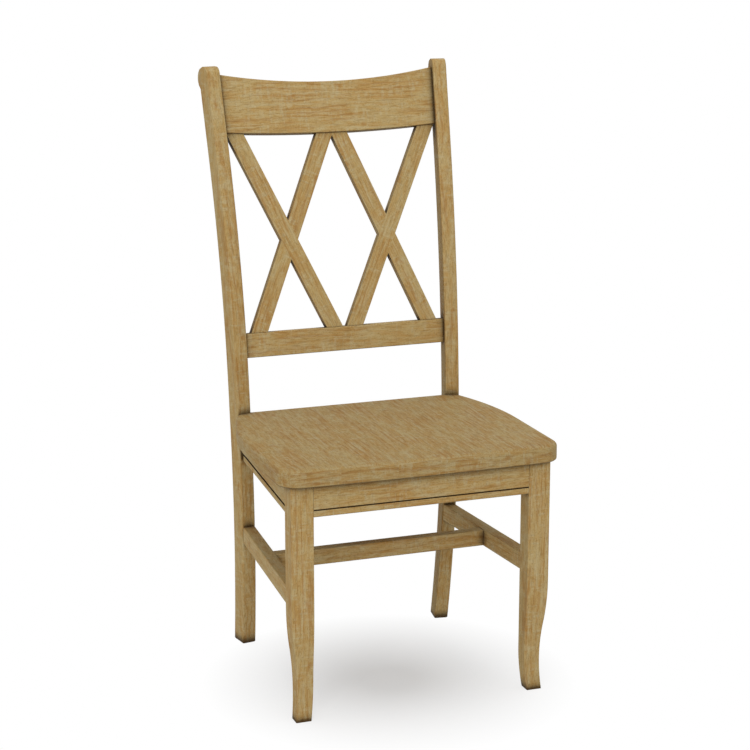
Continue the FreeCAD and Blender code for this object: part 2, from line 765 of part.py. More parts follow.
# Finished sub-parts: right hand pieces first, then their twins
rear_leg_right = node("rear_leg_right", cut("rear_leg_right", post_blank, [
    crest_holes, back_rail_holes, rear_apron_holes, side_apron_holes, side_stretcher_holes]))
front_leg_right = node("front_leg_right", cut("front_leg_right", leg_blank, [
    front_apron_holes, side_apron_holes, side_stretcher_holes]))
side_apron_right = node("side_apron_right", cut("side_apron_right", side_apron_ends, [side_apron_holes]))
side_stretcher_right = node("side_stretcher_right", cut("side_stretcher_right", side_stretcher_ends, [
    side_stretcher_holes, cross_stretcher_holes]))
outer_slat_fitted = cut("outer_slat_fitted", outer_slat_mitred, [post_blank])
outer_slat_right = node("outer_slat_right", cut("outer_slat_right", outer_slat_fitted, [back_lap]))
inner_slat_right = node("inner_slat_right", cut("inner_slat_right", inner_slat_mitred, [front_lap]))
front_block_right = node("front_corner_block_right", cut("front_corner_block_right",
                                                         front_block_blank, [screw_holes]))
rear_block_right = node("rear_corner_block_right", cut("rear_corner_block_right",
                                                       rear_block_blank, [screw_holes]))
twins = []
for piece in list(nodes):
    label = piece.Label.replace("_right", "_left")
    twin = mirrored(label, piece)
    twin.Label = label
    twins.append(twin)

# Middle pieces that meet both sides
slats = [outer_slat_fitted, inner_slat_mitred,
         mirrored("outer_slat_shadow", outer_slat_fitted), mirrored("inner_slat_shadow", inner_slat_mitred)]
crest_fitted = cut("crest_fitted", crest_blank, [posts])
crest_housed = cut("crest_housed", crest_fitted, slats)
node("crest_rail", cut("crest_rail", crest_housed, [both_sides("crest_hole_pairs", crest_holes)]))
back_rail_fitted = cut("back_rail_fitted", back_rail_blank, [posts])
back_rail_housed = cut("back_rail_housed", back_rail_fitted, slats)
node("lower_back_rail", cut("lower_back_rail", back_rail_housed,
                            [both_sides("back_rail_hole_pairs", back_rail_holes)]))
node("front_apron", cut("front_apron", front_apron_blank,
                        [both_sides("front_apron_hole_pairs", front_apron_holes)]))
rear_apron_fitted = cut("rear_apron_fitted", rear_apron_blank, [posts])
node("rear_apron", cut("rear_apron", rear_apron_fitted,
                       [both_sides("rear_apron_hole_pairs", rear_apron_holes)]))
stretchers = both_sides("side_stretchers", side_stretcher_ends)
cross_stretcher_fitted = cut("cross_stretcher_fitted", cross_stretcher_blank, [stretchers])
node("cross_stretcher", cut("cross_stretcher", cross_stretcher_fitted,
                            [both_sides("cross_stretcher_hole_pairs", cross_stretcher_holes)]))

# Seat, notched round the posts and glued up from boards that run front to back
seat_notched = cut("seat_notched", make_seat_blank(), [posts])
seat_drilled = cut("seat_drilled", seat_notched, [both_sides("screw_hole_pairs", screw_holes)])
BOARD_COUNT = 5
for index in range(BOARD_COUNT):
    offset = index - BOARD_COUNT / 2
    first = index == 0
    last = index == BOARD_COUNT - 1
    reach = "seat_board_width" if not (first or last) else "seat_half_width"
    start = "seat_board_width * %s" % offset
    if first:
        start = "seat_board_width * %s - seat_half_width" % (offset + 1)
    lane = make_box("board_lane_%d" % (index + 1), reach, "3 * post_front_y", "2 * seat_thickness",
                    start, "-post_front_y", "seat_height - 1.5 * seat_thickness")
    node("seat_board_%d" % (index + 1), shared("seat_board_%d" % (index + 1), seat_drilled, lane))

# Fixings, each kind as one group of separate solids
for label, group in (("crest_dowels", crest_dowels), ("back_rail_dowels", back_rail_dowels),
                     ("rear_apron_dowels", rear_apron_dowels), ("front_apron_dowels", front_apron_dowels),
                     ("side_apron_dowels", side_apron_dowels),
                     ("side_stretcher_dowels", side_stretcher_dowels),
                     ("cross_stretcher_dowels", cross_stretcher_dowels), ("seat_screws", screws)):
    node(label, both_sides(label, group))

doc.recompute()

# The origin goes to the middle of the chair's footprint, on the floor
extent = FreeCAD.BoundBox()
for piece in nodes + twins:
    extent.add(piece.Shape.optimalBoundingBox(False, False))
to_middle = Placement(Vector(0, -(extent.YMin + extent.YMax) / 2, 0), Rotation())
for piece in nodes:
    piece.Placement = to_middle.multiply(piece.Placement)
doc.recompute()

for thing in doc.Objects:
    if "Invalid" in thing.State or "Error" in thing.State:
        raise RuntimeError("%s could not be rebuilt: %s" % (thing.Label, thing.State))
for piece in nodes + twins:
    shape = piece.Shape
    if shape.isNull() or not shape.isValid():
        raise RuntimeError("%s has no valid shape" % piece.Label)
    shape.exportStep("parts/%s.step" % piece.Label)
    box = shape.optimalBoundingBox(False, False)
    print("%-26s %2d solid(s) %9.0f mm3  x %7.1f %7.1f  y %7.1f %7.1f  z %7.1f %7.1f" % (
        piece.Label, len(shape.Solids), shape.Volume,
        box.XMin, box.XMax, box.YMin, box.YMax, box.ZMin, box.ZMax))
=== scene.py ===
# %% [markdown]
# A dining chair in brushed, worn wood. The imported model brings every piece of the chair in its
# real place and size. This lesson dresses it: the two rear legs get softly rounded edges,
# every piece gets a wood finish whose grain runs along it, and a floor, a few lamps and a camera
# make the picture.

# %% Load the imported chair
import math

import bpy
import numpy as np
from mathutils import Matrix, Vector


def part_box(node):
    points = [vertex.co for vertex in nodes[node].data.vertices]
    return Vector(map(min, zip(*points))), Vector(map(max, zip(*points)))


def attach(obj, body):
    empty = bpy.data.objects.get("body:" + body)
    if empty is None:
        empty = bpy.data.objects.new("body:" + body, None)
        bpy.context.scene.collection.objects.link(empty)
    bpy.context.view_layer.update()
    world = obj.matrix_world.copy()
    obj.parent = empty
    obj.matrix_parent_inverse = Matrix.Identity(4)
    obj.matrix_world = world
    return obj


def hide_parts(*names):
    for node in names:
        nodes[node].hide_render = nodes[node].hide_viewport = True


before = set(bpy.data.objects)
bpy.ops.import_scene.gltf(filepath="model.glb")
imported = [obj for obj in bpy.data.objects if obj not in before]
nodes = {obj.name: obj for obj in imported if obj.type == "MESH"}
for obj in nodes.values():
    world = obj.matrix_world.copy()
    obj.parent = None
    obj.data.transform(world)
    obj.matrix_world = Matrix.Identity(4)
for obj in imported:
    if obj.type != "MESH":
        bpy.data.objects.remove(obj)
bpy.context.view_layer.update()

print("pieces in the model:", len(nodes))

# %% [markdown]
# The camera comes first, so that every later step can be looked at from the same place. A long
# lens from almost four metres away keeps the legs nearly parallel. It looks a little down on the
# chair, and stands to the left of its middle, so that the left side shows.

# %% Put up the camera
# The lens and its sensor are in millimetres, places in metres and turns in degrees
LENS = 102.55
SENSOR_WIDTH = 36
CAMERA_PLACE = (-1.2816, -3.5253, 1.4663)
CAMERA_LOOKS_DOWN = 13.868
CAMERA_TURN = 20.065

camera = bpy.data.objects.new("camera", bpy.data.cameras.new("camera"))
bpy.context.scene.collection.objects.link(camera)
camera.data.lens = LENS
camera.data.sensor_width = SENSOR_WIDTH
camera.location = CAMERA_PLACE
camera.rotation_euler = (math.radians(90 - CAMERA_LOOKS_DOWN), 0, -math.radians(CAMERA_TURN))
bpy.context.scene.camera = camera
bpy.context.scene.view_settings.view_transform = "Standard"
print("camera at", CAMERA_PLACE)

# %% [markdown]
# A material is a graph of nodes, and its sums read badly as boxes and wires. So one small class
# wraps the output of a node, and a plus or a times between two of them adds the Math node. Every
# other node comes from one method that takes the node's type, its settings and its inputs.

# %% A small language for shader sums
class Socket:
    """The output of a node, on which + - and * add Math nodes."""

    def __init__(self, graph, output):
        self.graph = graph
        self.output = output

    def combine(self, operation, first, second):
        return self.graph.node("ShaderNodeMath", {"operation": operation}, {0: first, 1: second})

    def __add__(self, other):
        return self.combine("ADD", self, other)

    def __radd__(self, other):
        return self.combine("ADD", other, self)

    def __sub__(self, other):
        return self.combine("SUBTRACT", self, other)

    def __rsub__(self, other):
        return self.combine("SUBTRACT", other, self)

    def __mul__(self, other):
        return self.combine("MULTIPLY", self, other)

    def __rmul__(self, other):
        return self.combine("MULTIPLY", other, self)

    def ramp(self, low, high):
        """0 below low, 1 above high, and an even climb between them."""
        settings = {"clamp": True}
        return self.graph.node("ShaderNodeMapRange", settings, {0: self, 1: low, 2: high, 3: 0, 4: 1})


class Graph:
    """The nodes of one material or of the world."""

    def __init__(self, owner):
        owner.use_nodes = True
        self.tree = owner.node_tree
        self.tree.nodes.clear()

    def node(self, kind, settings, inputs, output=0):
        """Add a node: its settings first, then a value or a link for each input, by name or number."""
        made = self.tree.nodes.new(kind)
        for name, value in settings.items():
            setattr(made, name, value)
        for name, value in inputs.items():
            if isinstance(value, Socket):
                self.tree.links.new(value.output, made.inputs[name])
            else:
                made.inputs[name].default_value = value
        return Socket(self, made.outputs[output]) if made.outputs else None

    def dot(self, point, direction):
        return self.node("ShaderNodeVectorMath", {"operation": "DOT_PRODUCT"},
                         {0: point, 1: direction}, "Value")

    def larger(self, first, second):
        return self.node("ShaderNodeMath", {"operation": "MAXIMUM"}, {0: first, 1: second})

    def blend(self, amount, first, second, how="MIX"):
        """Mix two colours: all the first at 0, all the second at 1."""
        return self.node("ShaderNodeMix", {"data_type": "RGBA", "blend_type": how, "clamp_factor": True},
                         {0: amount, 6: first, 7: second}, 2)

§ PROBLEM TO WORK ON
Write out a verbatim copy of the data, beginning with its first line and ending with the line that contains "twins.append(twin)".

§ SOLUTION TO THE EXERCISE
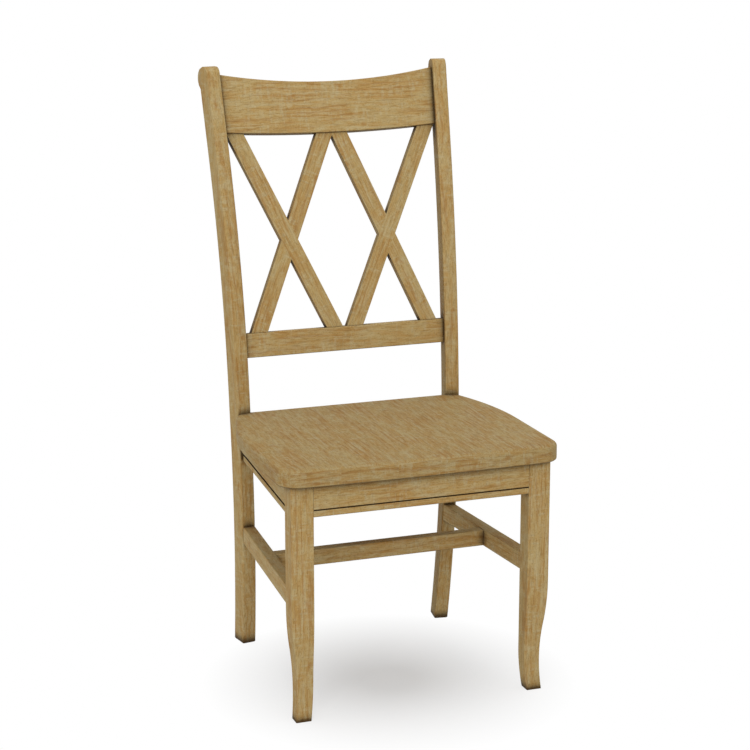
Continue the FreeCAD and Blender code for this object: part 2, from line 765 of part.py. More parts follow.
# Finished sub-parts: right hand pieces first, then their twins
rear_leg_right = node("rear_leg_right", cut("rear_leg_right", post_blank, [
    crest_holes, back_rail_holes, rear_apron_holes, side_apron_holes, side_stretcher_holes]))
front_leg_right = node("front_leg_right", cut("front_leg_right", leg_blank, [
    front_apron_holes, side_apron_holes, side_stretcher_holes]))
side_apron_right = node("side_apron_right", cut("side_apron_right", side_apron_ends, [side_apron_holes]))
side_stretcher_right = node("side_stretcher_right", cut("side_stretcher_right", side_stretcher_ends, [
    side_stretcher_holes, cross_stretcher_holes]))
outer_slat_fitted = cut("outer_slat_fitted", outer_slat_mitred, [post_blank])
outer_slat_right = node("outer_slat_right", cut("outer_slat_right", outer_slat_fitted, [back_lap]))
inner_slat_right = node("inner_slat_right", cut("inner_slat_right", inner_slat_mitred, [front_lap]))
front_block_right = node("front_corner_block_right", cut("front_corner_block_right",
                                                         front_block_blank, [screw_holes]))
rear_block_right = node("rear_corner_block_right", cut("rear_corner_block_right",
                                                       rear_block_blank, [screw_holes]))
twins = []
for piece in list(nodes):
    label = piece.Label.replace("_right", "_left")
    twin = mirrored(label, piece)
    twin.Label = label
    twins.append(twin)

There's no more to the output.